::: Given information :::

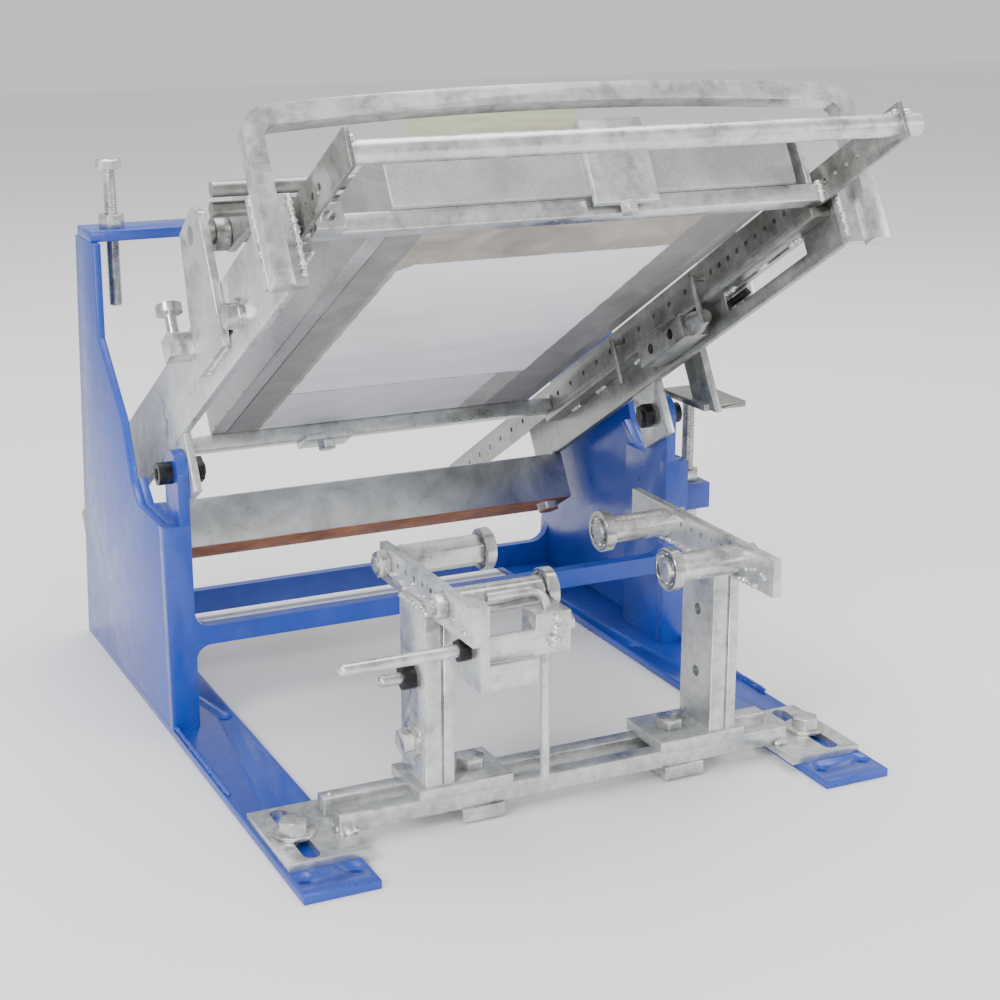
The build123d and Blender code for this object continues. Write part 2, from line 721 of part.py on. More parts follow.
def corner_clamp():
    """Hook plate and low bolt at the right front corner of the screen frame, clear of the handle."""
    y0 = SCREEN_Y0 + 4
    y1 = SCREEN_Y0 + 30
    cap = block(SCREEN_X1 - 18, SCREEN_X1 + 14, y0, y1, SCREEN_HIGH, SCREEN_HIGH + 3)
    web = block(SCREEN_X1 + 10, SCREEN_X1 + 14, y0, y1, BAR_LOW + BAR, SCREEN_HIGH)
    bolt = hex_z(SCREEN_X1 - 4, SCREEN_Y0 + 17, SCREEN_HIGH + 3, SCREEN_HIGH + 8, 13)
    return cap + web + bolt


def bar_end_block():
    """Nut block on the left end of the front bar."""
    block_body = block(-174, -156, FRONT_BAR_Y - 13, FRONT_BAR_Y, 50, 66)
    return block_body - rod_y(-165, FRONT_BAR_Y - 14, FRONT_BAR_Y - 8, 58, 3.5)


def rear_clip():
    """Clip under the rear bar that holds the rear of the screen frame."""
    plate = block(-50, -10, REAR_BAR_Y - 14, REAR_BAR_Y + BAR, BAR_LOW - 5, BAR_LOW)
    return plate + hex_z(-30, REAR_BAR_Y - 2, BAR_LOW - 11, BAR_LOW - 5, 13)


# ---------------------------------------------------------------- screen frame

def screen_frame():
    """Rectangular frame that the mesh is stretched on."""
    outer = block(SCREEN_X0, SCREEN_X1, SCREEN_Y0, SCREEN_Y1, SCREEN_LOW, SCREEN_HIGH)
    inner = block(
        SCREEN_X0 + SCREEN_MEMBER, SCREEN_X1 - SCREEN_MEMBER,
        SCREEN_Y0 + SCREEN_MEMBER, SCREEN_Y1 - SCREEN_MEMBER, SCREEN_LOW - 1, SCREEN_HIGH + 1)
    return outer - inner


def mesh():
    """Stretched mesh glued under the frame, between the carriage bars."""
    edge = 12
    return block(
        SCREEN_X0 + edge, SCREEN_X1 - edge, FRONT_BAR_Y + BAR + 1, REAR_BAR_Y - 1,
        SCREEN_LOW - MESH_THICK, SCREEN_LOW)


def return_spring():
    """Return spring lying in the rear end of the right arm's window, as its outer envelope."""
    outline = Circle(SPRING_R) - Circle(SPRING_R - SPRING_WIRE)
    tube = extrude(outline, SPRING_LENGTH)
    middle = (ARM_IN + ARM_OUT) / 2
    return Pos(middle, WINDOW_REAR, (WINDOW_LOW + WINDOW_HIGH) / 2) * Rot(90, 0, 0) * tube


def both(shape):
    """A left piece and its mirror image in one node."""
    return group(shape, mirrored(shape))


# ---------------------------------------------------------------- write the nodes

save(foot(), "foot_left")
save(mirrored(foot()), "foot_right")
save(side_plate(), "side_plate_left")
save(mirrored(side_plate()), "side_plate_right")
save(both(ear_plate() + shelf()), "ear_plates")
save(yoke(), "front_yoke")
save(rear_crossbar(), "rear_crossbar")
save(stop_arm(), "stop_arm")
save(stop_lug(), "stop_lug")
save(print_stop_bolt(), "print_stop_bolt")
save(tilt_stop_bolt(), "tilt_stop_stud")
save(group(print_stop_nut(), tilt_stop_nuts()), "stop_nuts")
save(both(pivot_screw() + pivot_nut()), "pivot_screws")
save(both(bracket_bolt(-1) + bracket_washer(-1)), "rail_bolts")

save(group(rail_bar(RAIL_FRONT_Y), rail_bar(RAIL_REAR_Y)), "rail_bars")
save(both(rail_bracket()), "rail_brackets")

for label, x, side, holes, plate, (face, tip), step in POSTS:
    front_y = RAIL_MID_Y - ROLLER_SPACING / 2
    rear_y = RAIL_MID_Y + ROLLER_SPACING / 2
    save(post(x, *holes) + post_base(x, side), "post_" + label)
    save(group(post_bolt(x, side), clamp_block(x, side)), "post_clamp_" + label)
    save(carrier(*plate) + carrier_foot(x), "roller_carrier_" + label)
    front_bar = standoff(face, tip, front_y, False)
    rear_bar = standoff(face, tip, rear_y, label == "left")
    save(group(front_bar, rear_bar), "roller_standoffs_" + label)
    save(bearing_outer(tip, step, front_y), "bearing_front_" + label)
    save(bearing_outer(tip, step, rear_y), "bearing_rear_" + label)

save(group(post_side_bolt(LEFT_POST_X, 57), post_stud(LEFT_POST_X, 100)), "post_side_bolts")
save(group(post_stud_nut(LEFT_POST_X, 100), reg_pin_nuts()), "black_nuts")
save(reg_bracket(), "register_bracket")
save(reg_block(), "register_block")
save(reg_rod(), "register_rod")
save(reg_pin(), "register_pin")

save(on_head(left_arm()), "arm_left")
save(on_head(right_arm()), "arm_right")
save(on_head(both(guide_rail())), "guide_bars")
save(on_head(both(hinge_plate())), "hinge_plates")
save(on_head(counterweight() + weight_bolt()), "counterweight")
save(on_head(handle() + arm_end() + mirrored(arm_end())), "handle")
save(on_head(tilt_stop_foot()), "tilt_stop_foot")
save(on_head(stop_block() + stop_boss()), "carriage_stop_block")
save(on_head(group(bracket_fixing(), adjust_screw())), "arm_adjusters")

save(on_head(both(shaft_bracket())), "shaft_brackets")
save(on_head(shaft() + swing_collar() + mirrored(swing_collar())), "squeegee_shaft")
save(on_head(both(swing_arm())), "swing_arms")
save(on_head(group(squeegee_crossbar(UPPER_BAR), squeegee_crossbar(LOWER_BAR))), "squeegee_crossbars")
save(on_head(group(holder_clamp(-44), holder_clamp(32))), "squeegee_clamps")
save(on_head(squeegee_plate()), "squeegee_plate")
save(on_head(squeegee_blade()), "squeegee_blade")
save(on_head(squeegee_grip()), "squeegee_grip")
save(on_head(return_spring()), "return_spring")

save(on_head(both(side_strip())), "carriage_strips")
save(on_head(group(front_rod(), rod_end())), "carriage_rod")
save(on_head(group(carriage_bar(FRONT_BAR_Y), carriage_bar(REAR_BAR_Y))), "carriage_bars")
save(on_head(group(stop_pin(STOP_PIN_FRONT), stop_pin(STOP_PIN_REAR))), "carriage_stop_pins")
save(on_head(group(screen_clamp(), corner_clamp(), bar_end_block(), rear_clip())), "screen_clamps")
save(on_head(screen_frame()), "screen_frame")
save(on_head(mesh()), "screen_mesh")
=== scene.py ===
import json
import math
import random

import bmesh
import bpy
from mathutils import Matrix, Vector, noise


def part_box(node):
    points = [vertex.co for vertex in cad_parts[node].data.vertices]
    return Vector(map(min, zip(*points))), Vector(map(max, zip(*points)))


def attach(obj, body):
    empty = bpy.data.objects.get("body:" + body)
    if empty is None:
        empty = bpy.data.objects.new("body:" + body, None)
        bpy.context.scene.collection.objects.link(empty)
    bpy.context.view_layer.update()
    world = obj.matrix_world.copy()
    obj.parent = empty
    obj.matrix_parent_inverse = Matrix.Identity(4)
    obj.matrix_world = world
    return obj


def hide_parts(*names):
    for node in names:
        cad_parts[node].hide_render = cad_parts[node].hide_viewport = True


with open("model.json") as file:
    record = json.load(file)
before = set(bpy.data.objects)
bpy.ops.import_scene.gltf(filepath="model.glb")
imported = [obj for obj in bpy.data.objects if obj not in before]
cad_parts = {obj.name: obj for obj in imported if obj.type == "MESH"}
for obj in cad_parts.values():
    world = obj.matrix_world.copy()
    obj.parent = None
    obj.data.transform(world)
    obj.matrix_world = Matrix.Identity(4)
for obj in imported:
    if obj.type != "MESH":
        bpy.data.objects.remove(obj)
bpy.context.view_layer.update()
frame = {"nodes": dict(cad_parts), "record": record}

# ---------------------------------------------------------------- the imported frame
# Every place below comes from a node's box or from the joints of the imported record.

RECORD = frame["record"]
JOINTS = {joint["name"]: joint for joint in RECORD["behaviour"]["joints"]}
NODE_SLOT = {part["node"]: part["material_slot"] for part in RECORD["subparts"]}
NODE_BODY = {node: body for body, nodes in RECORD["behaviour"]["bodies"].items() for node in nodes}
PIVOT = Vector(JOINTS["head_tilt"]["pos_m"])
SLIDE = Vector(JOINTS["screen_slide"]["axis"])
TILT = math.atan2(SLIDE.z, -SLIDE.y)
HEAD = Matrix.Translation(PIVOT) @ Matrix.Rotation(-TILT, 4, "X")
MM = 0.001


def mm(*values):
    """A vector given in millimetres."""
    return Vector(values) * MM


def head_point(x, y, z):
    """A place on the head, in millimetres from the pivot with the head lowered, as a place in the scene."""
    return HEAD @ mm(x, y, z)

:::

Set exercise ▸ Return each line of the data that contains the string "model".

Response to the task ▸
with open("model.json") as file:
bpy.ops.import_scene.gltf(filepath="model.glb")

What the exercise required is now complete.